Trade agreements are often individual things, and vary per shoot, per person.  There are largely no rules when it comes to trade shoots.  That is, discuss all trade agreements in advance prior to working with someone, even if it’s someone you’ve worked with before, to ensure you are properly compensated for your time, and vice versa.

Free.
Typically, if one party cannot benefit from working with the other, it is such that they ask to be paid in order to be properly compensated for their time.  If, for whatever reason that person chooses, they opt to not have money exchange hands, they would then be working for free.  The party who will not benefit from the shoot, but is not asking for monetary compensation in exchange for their time, is donating their time and experience, knowing full well that they will not benefit from the shoot, nor will they receive fair compensation for their time.

Now, it’s possible that someone who works for free can benefit from the arrangement.  After all, it’s likely they will get a positive review from the person they worked with, and might therefore have others interested in hiring them.  But generally, those who work for free do not count on this happening.  Which is largely why many do not work for free, but instead opt to trade with parties that will benefit their books.

“Free” is not the same as donating time to a charitable cause.  That’s entirely different, and not something I’m discussing now.

Paid.
More often than not, when one party will not benefit from working with the other, the non-benefiting party will send rates.  By applying their rates to the shoot, the non-benefiting party is receiving fair compensation for their time, since they will not benefit from the images they receive from it.
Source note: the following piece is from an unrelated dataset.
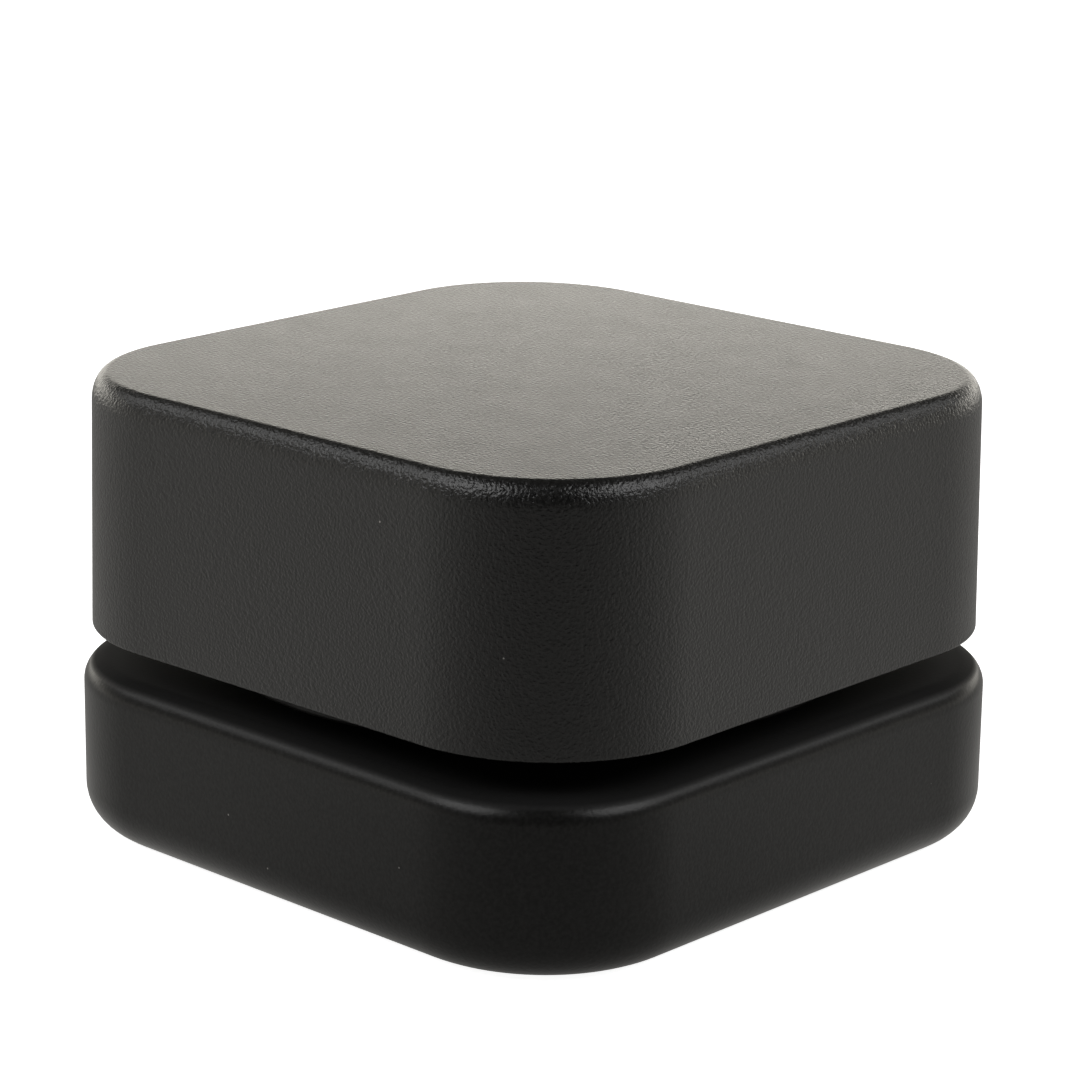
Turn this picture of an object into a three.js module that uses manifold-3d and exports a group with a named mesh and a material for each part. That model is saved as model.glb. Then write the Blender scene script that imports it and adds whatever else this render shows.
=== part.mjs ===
// A small square glass jar with a child-resistant screw cap, in millimetres, +Z up.
// The origin is the centre of the jar's base. The sides of the jar lie along X and Y.
// The cap is two pieces: a threaded round inner cap, and a square outer cap that is
// snapped over it, turns on it, and drives it only while it is pushed down.
import * as THREE from "three";
import { mergeVertices } from "three/addons/utils/BufferGeometryUtils.js";
import Module from "manifold-3d";

const wasm = await Module();
wasm.setup();

const TURN = 2 * Math.PI;
const RIGHT_ANGLE = Math.PI / 2;
const DEGREE = Math.PI / 180;
const CORNER_SIGNS = [[1, 1], [-1, 1], [-1, -1], [1, -1]];

// Fineness of the facets
const STEPS_PER_TURN = 48; // on every round surface
const CORNER_STEPS = 10; // along each rounded corner of the square
const FILLET_STEPS = 5; // across each edge round
const SPRING_STEPS = 8; // along each spring finger
const LUG_STEPS = 3; // across each drive lug

const OVERRUN = 1; // how far a cut runs past the face that it opens

// Jar body
const JAR_SIDE = 38.9;
const JAR_CORNER_R = 8.75;
const SHOULDER_Z = 9.4;
const BASE_FILLET = 2.5;
const SHOULDER_FILLET = 1.3;
const PUSH_UP_R = 13; // the shallow hollow under the base
const PUSH_UP_DEPTH = 0.5;
const PUSH_UP_SLOPE = 1.5;

// Jar neck and the hollow inside
const NECK_R = 14.4;
const NECK_TOP_Z = 18.55;
const NECK_FOOT_FILLET = 0.5;
const NECK_ROOT_IN = 1; // how far the neck is sunk into the body
const BORE_R = 12.7;
const RIM_ROUND = 0.5;
const FLOOR_Z = 2.8;
const FLOOR_FILLET = 2;

// Screw thread: one start, right-handed
const LEAD = 3.2; // rise in one turn
const THREAD_TURNS = 1.25;
const THREAD_TAPER = 30 * DEGREE; // run-out at each end
const THREAD_ROOT_IN = 0.4; // how far a ridge is sunk into its wall
const THREAD_HEIGHT = 1.05;
const THREAD_TIP_HEIGHT = 0.05; // what is left of a ridge at its very end
const JAR_THREAD = { z: 12.9, start: 4 * DEGREE, rootWidth: 1.5, crestWidth: 0.8 };
const THREAD_DROP = 1.135; // the cap's ridge bears on the jar's ridge from below
const CAP_THREAD = {
  z: JAR_THREAD.z - THREAD_DROP,
  start: -100 * DEGREE,
  rootWidth: 1.3,
  crestWidth: 0.7,
};

// Liner disc
const LINER_R = 15.4;
const FILM_THICKNESS = 0.25;
const FOAM_THICKNESS = 1.0;

// Inner cap
const INNER_SKIRT_R = 17.0;
const INNER_RIM_Z = 9.95;
const INNER_WALL_R = 15.7; // inside of the wall, at the thread's root
const FLANGE_R = 17.45;
const FLANGE_BOTTOM_Z = 12.7;
const FLANGE_TOP_Z = 13.7;
const INNER_BODY_R = 16.9;
const INNER_PLATE = 1.2;
const INNER_TOP_FILLET = 0.8;
const INNER_LUG_HEIGHT = 1.0;
const SPRING_R = 14.5; // middle of the four spring fingers
const SPRING_WIDTH = 1.4;
const SPRING_THICKNESS = 0.6;
const SPRING_RISE = 1.25;
const SPRING_SPAN = 56 * DEGREE;
const SPRING_COUNT = 4;

// Outer cap
const CAP_TOP_SIDE = 38.0;
const CAP_RIM_SIDE = 38.33; // the walls open slightly towards the rim
const CAP_CORNER_R = 9.0;
const CAP_RIM_Z = 11.26;
const CAP_TOP_Z = 24.8;
const CAP_EDGE_INSET = 0.9; // the top edge is a quarter ellipse, longer down the
const CAP_EDGE_DROP = 1.45; // wall than across the top
const CAP_RIM_ROUND = 0.15;
const CAP_WALL = 1.3;
const CAP_PLATE = 1.4;
const CAP_INNER_FILLET = 0.5;
const CAP_LUG_HEIGHT = 1.2;
const RING_R = 17.6; // the round skirt that turns on the inner cap's flange
const RING_WALL = 0.8;
const RING_RIM_Z = 11.7;
const BEAD_R = 17.2; // the snap bead below the flange
const BEAD_TOP_Z = 12.5;
const BEAD_SLOPE = 0.3;
const RING_ROOT_IN = 0.5; // how far the skirt and the ribs are sunk into the plate
const RIB_THICKNESS = 1.0;
const RIB_BOTTOM_Z = 13.0;
const CAP_TWIST = 0.65 * DEGREE; // the thread stops the cap a little out of line

// Drive lugs, on the inner cap's top and the outer cap's underside
const LUG_COUNT = 8;
const LUG_INNER_R = 8.4;
const LUG_OUTER_R = 12.6;
const INNER_LUG_WIDTH = 14 * DEGREE;
const CAP_LUG_WIDTH = 17 * DEGREE;
const LUG_ROOT_IN = 0.3; // how far a lug is sunk into its plate

// Heights that follow from the stack: rim, film, foam, inner cap, lugs
const FOAM_BOTTOM_Z = NECK_TOP_Z + FILM_THICKNESS;
const INNER_PLATE_Z = FOAM_BOTTOM_Z + FOAM_THICKNESS;
const INNER_TOP_Z = INNER_PLATE_Z + INNER_PLATE;
const CAP_UNDER_Z = CAP_TOP_Z - CAP_PLATE;

// --- points and outlines ---

function point(radius, z) {
  return new THREE.Vector2(radius, z);
}

// Points of a round edge, centred on (x, z), from one angle to another.
function arc(x, z, radius, fromAngle, toAngle) {
  const points = [];
  for (let i = 0; i <= FILLET_STEPS; i += 1) {
    const angle = fromAngle + ((toAngle - fromAngle) * i) / FILLET_STEPS;
    points.push(point(x + radius * Math.cos(angle), z + radius * Math.sin(angle)));
  }
  return points;
}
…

If someone quotes you a rate, it’s not cute to quote them a higher rate back and say “ha, look at that, my rates are higher, so you pay me”.  Chances are, they sent you rates because don’t think you’re worth working trade with.  If working trade with you won’t benefit them, chances are, they’re not interested in paying you.

Note.
Let’s note that I haven’t once mentioned the amount of money any of the involved parties spent on gear, training, gym memberships, wardrobe, or any of that BS.  It’s not relevant.